Public debates also serve a far greater purpose. They create a necessary opportunity to invite those who would never have considered or looked in the direction of your party a window through which to candidly challenge their assumptions and views. This is in order to genuinely consider your organisation as an option; in a manner that is neither patronising nor staged, but is actually the most authentic and genuine of all.

This is the power of public debate. Being open and transparent is legitimising. And through legitimacy comes power.

On 31 October and 1 November 2020, the DA will conduct its Federal Congress where it will elect a federal leader. It will be broadcast and viewable publicly both on television and on social media. Though this is an entirely internal DA affair, it is certainly not a private one and the reason for that is because it is in the national interest to be transparent and open about it.

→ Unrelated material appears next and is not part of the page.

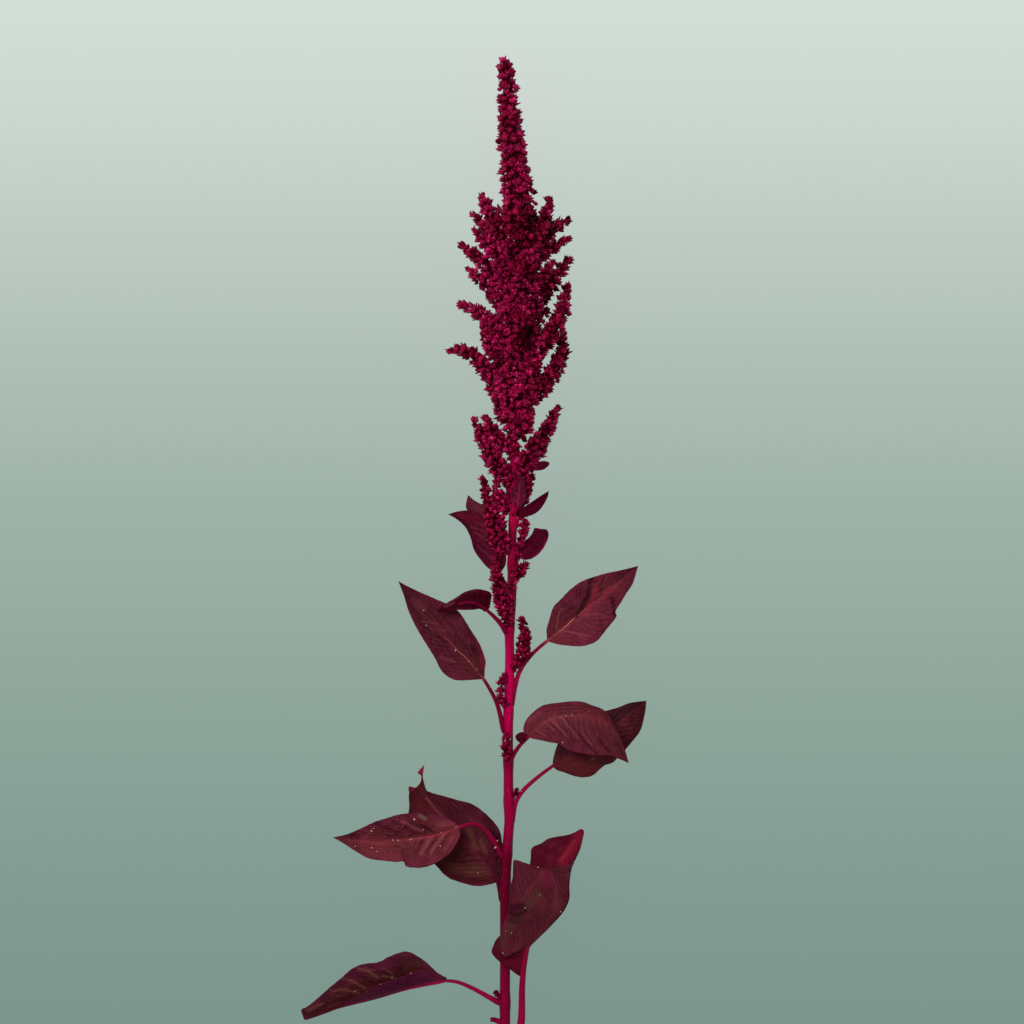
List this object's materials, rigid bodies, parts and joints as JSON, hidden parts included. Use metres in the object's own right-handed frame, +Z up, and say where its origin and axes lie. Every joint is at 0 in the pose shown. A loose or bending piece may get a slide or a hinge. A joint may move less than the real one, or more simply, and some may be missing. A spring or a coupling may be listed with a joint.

Calling for a series of publicly televised debates featuring the candidates which the DA will very publicly elect to become their federal leader at Congress is neither controversial nor provocative. Like the Federal Congress, it is in the national interest to do so. To conduct open televised debates does, in no way, injure the party and the mere viewing of such debates by the public is perfectly in line with transparent, credible, free and fair election processes.

Both the public and Federal Congress delegates deserve to see the calibre of candidates we field, to be able to assess who would not only become federal leader, but prospectively be the next president. These types of debates are exactly what we should be doing and exactly the type of scrutiny under which we should be placing our politicians. It is exactly the platform the DA’s presiding officers should be seeking to facilitate for their leadership race as the official Opposition of the Republic of South Africa.

When I speak of a new way, a better DA, this is exactly what I mean. Openness and transparency. Accountability. Moral and ethical leadership.

Robust contestation of the federal leadership race is essential and healthy for the party. That is why these debates I have called for are so vital. They will allow the delegates to properly exercise their democratic rights and to be fully informed. To develop true pictures of who they are really electing so that when they make their voting decisions they are making them based on accurate perceptions of the character of those candidates, and not just good PR.

In the end, the good governance of the DA does not depend on its Federal Constitution, it is only enabled by it. The good governance of the DA depends critically upon the personal qualities of those it places in positions of power and leadership and likewise, the machinery of the party is always subordinate to the will of those who administer the party machinery. The most important element of matters concerning the governance of the DA, therefore, is the method of choosing its leaders.

Public debate allows us to act with conscience and to choose well. Let us do so.

Today, 24 August 2020, is the final day for Mr Steenhuisen to accept my challenge.